» **What is required**: Begin with the first line of the listing and quote every line through the one containing "the overall box."; give only those lines.

%%

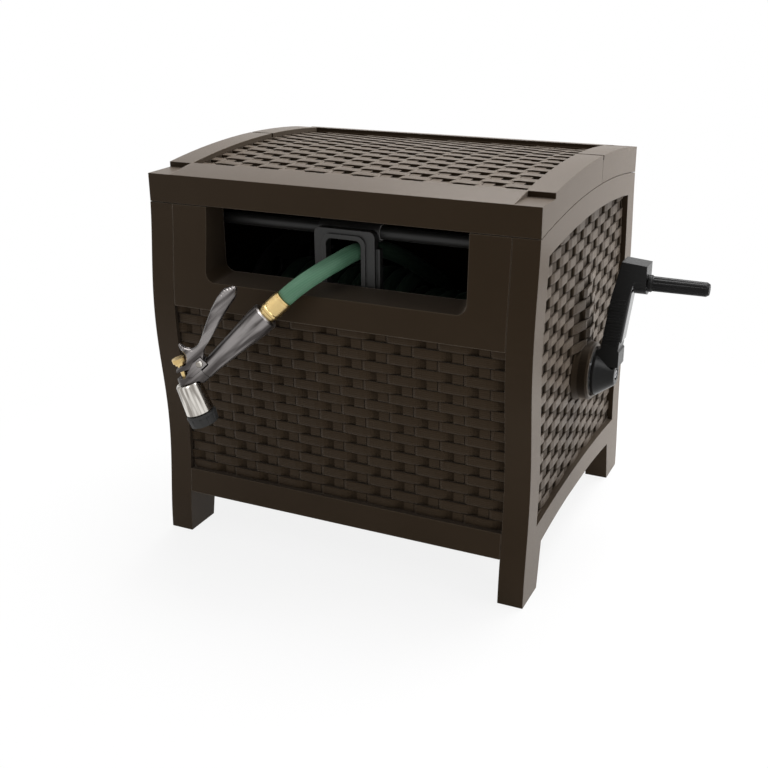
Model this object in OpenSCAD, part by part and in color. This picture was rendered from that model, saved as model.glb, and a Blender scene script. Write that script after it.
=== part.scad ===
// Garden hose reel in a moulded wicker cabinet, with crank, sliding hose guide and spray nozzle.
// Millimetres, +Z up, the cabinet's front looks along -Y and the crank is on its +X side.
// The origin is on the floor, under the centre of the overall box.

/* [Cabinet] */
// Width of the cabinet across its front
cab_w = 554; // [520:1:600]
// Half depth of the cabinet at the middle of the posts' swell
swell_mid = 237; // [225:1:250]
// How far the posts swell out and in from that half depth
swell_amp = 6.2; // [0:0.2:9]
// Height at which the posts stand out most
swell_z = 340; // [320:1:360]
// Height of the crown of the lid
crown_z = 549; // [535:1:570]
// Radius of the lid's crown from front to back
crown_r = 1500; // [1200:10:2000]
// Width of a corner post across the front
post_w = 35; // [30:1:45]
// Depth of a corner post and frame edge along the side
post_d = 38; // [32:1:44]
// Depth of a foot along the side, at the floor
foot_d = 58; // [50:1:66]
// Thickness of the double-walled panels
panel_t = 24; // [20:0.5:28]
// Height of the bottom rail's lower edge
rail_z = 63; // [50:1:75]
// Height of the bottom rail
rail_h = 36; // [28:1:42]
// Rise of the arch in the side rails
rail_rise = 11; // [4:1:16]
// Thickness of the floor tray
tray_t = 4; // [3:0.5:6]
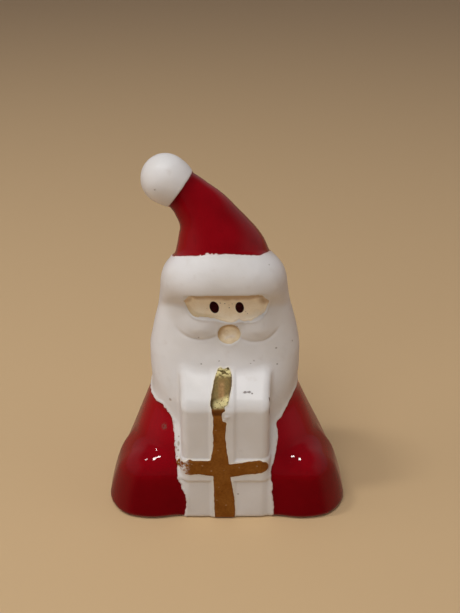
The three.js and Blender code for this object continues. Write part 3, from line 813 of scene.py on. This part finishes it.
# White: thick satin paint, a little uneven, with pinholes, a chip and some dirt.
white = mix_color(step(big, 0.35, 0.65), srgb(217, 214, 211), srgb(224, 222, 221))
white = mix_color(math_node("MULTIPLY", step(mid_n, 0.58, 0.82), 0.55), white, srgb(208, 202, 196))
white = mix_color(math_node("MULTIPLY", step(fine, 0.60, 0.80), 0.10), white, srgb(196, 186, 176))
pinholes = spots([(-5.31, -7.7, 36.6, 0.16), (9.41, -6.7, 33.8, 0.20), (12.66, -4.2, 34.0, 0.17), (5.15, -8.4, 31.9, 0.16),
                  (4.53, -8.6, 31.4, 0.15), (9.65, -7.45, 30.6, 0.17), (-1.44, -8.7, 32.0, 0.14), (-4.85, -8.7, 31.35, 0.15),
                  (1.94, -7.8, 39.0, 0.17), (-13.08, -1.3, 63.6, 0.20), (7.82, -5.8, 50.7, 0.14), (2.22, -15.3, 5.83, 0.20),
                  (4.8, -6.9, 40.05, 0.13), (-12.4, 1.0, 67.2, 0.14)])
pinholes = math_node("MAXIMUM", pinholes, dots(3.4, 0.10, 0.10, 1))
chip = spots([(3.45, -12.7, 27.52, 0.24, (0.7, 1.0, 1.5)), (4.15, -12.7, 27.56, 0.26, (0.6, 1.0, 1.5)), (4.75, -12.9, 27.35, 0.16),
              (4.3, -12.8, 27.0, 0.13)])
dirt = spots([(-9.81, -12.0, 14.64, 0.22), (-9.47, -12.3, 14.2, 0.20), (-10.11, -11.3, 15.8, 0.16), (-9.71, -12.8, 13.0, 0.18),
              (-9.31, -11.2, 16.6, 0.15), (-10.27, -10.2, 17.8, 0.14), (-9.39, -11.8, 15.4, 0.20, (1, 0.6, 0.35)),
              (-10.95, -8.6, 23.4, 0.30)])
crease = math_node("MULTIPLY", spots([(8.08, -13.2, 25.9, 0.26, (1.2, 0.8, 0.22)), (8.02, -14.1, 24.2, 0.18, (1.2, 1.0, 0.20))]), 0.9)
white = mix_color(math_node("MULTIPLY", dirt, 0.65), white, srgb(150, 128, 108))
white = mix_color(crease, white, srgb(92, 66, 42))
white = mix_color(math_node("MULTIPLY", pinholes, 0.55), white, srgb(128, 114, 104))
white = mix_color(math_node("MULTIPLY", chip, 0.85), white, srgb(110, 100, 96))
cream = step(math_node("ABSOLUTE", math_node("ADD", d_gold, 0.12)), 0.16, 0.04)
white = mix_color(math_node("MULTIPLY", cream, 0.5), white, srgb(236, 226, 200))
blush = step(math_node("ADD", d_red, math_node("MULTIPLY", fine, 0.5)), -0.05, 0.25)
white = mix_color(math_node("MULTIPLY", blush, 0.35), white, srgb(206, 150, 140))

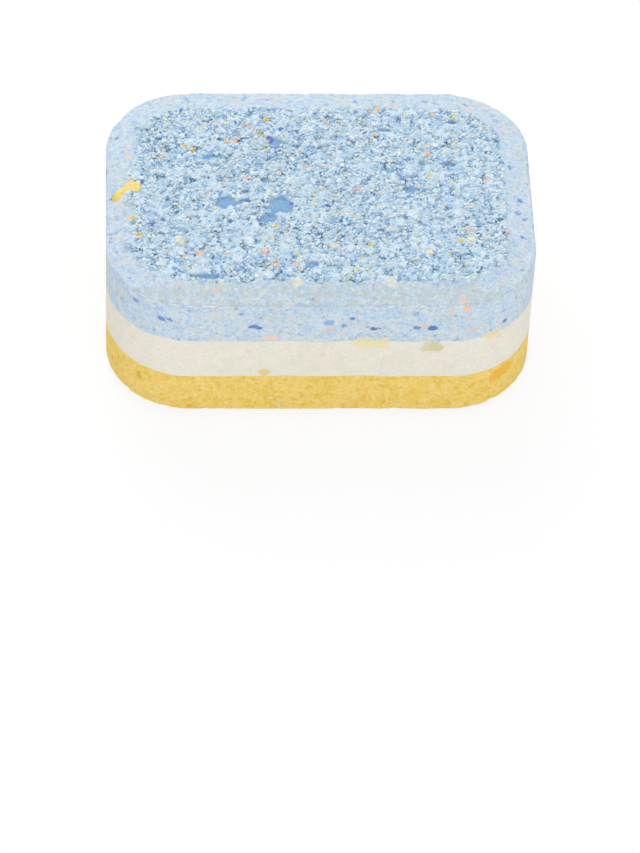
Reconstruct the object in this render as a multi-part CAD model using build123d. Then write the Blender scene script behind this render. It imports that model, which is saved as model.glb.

%%

» **Written response**:
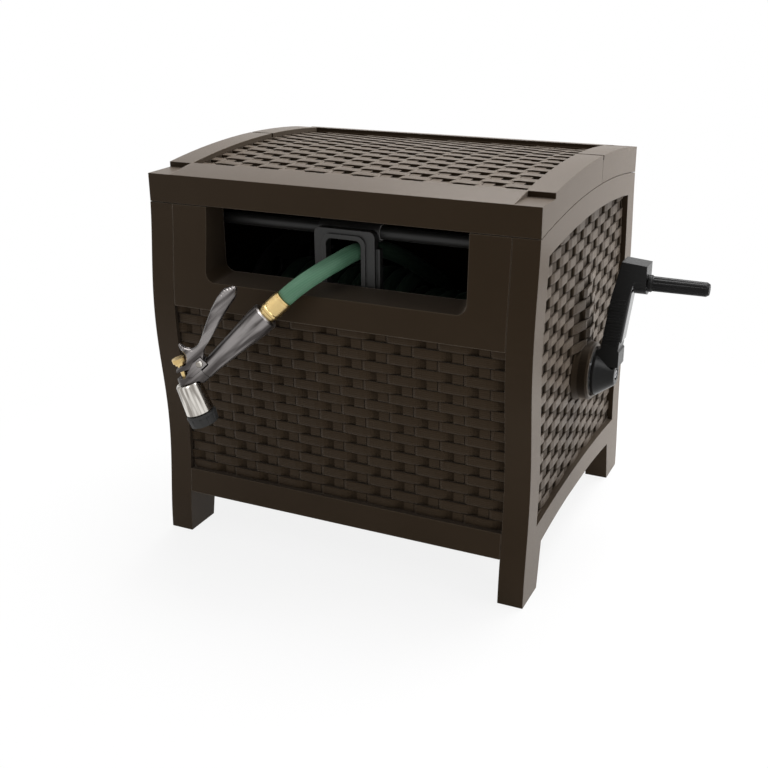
Model this object in OpenSCAD, part by part and in color. This picture was rendered from that model, saved as model.glb, and a Blender scene script. Write that script after it.
=== part.scad ===
// Garden hose reel in a moulded wicker cabinet, with crank, sliding hose guide and spray nozzle.
// Millimetres, +Z up, the cabinet's front looks along -Y and the crank is on its +X side.
// The origin is on the floor, under the centre of the overall box.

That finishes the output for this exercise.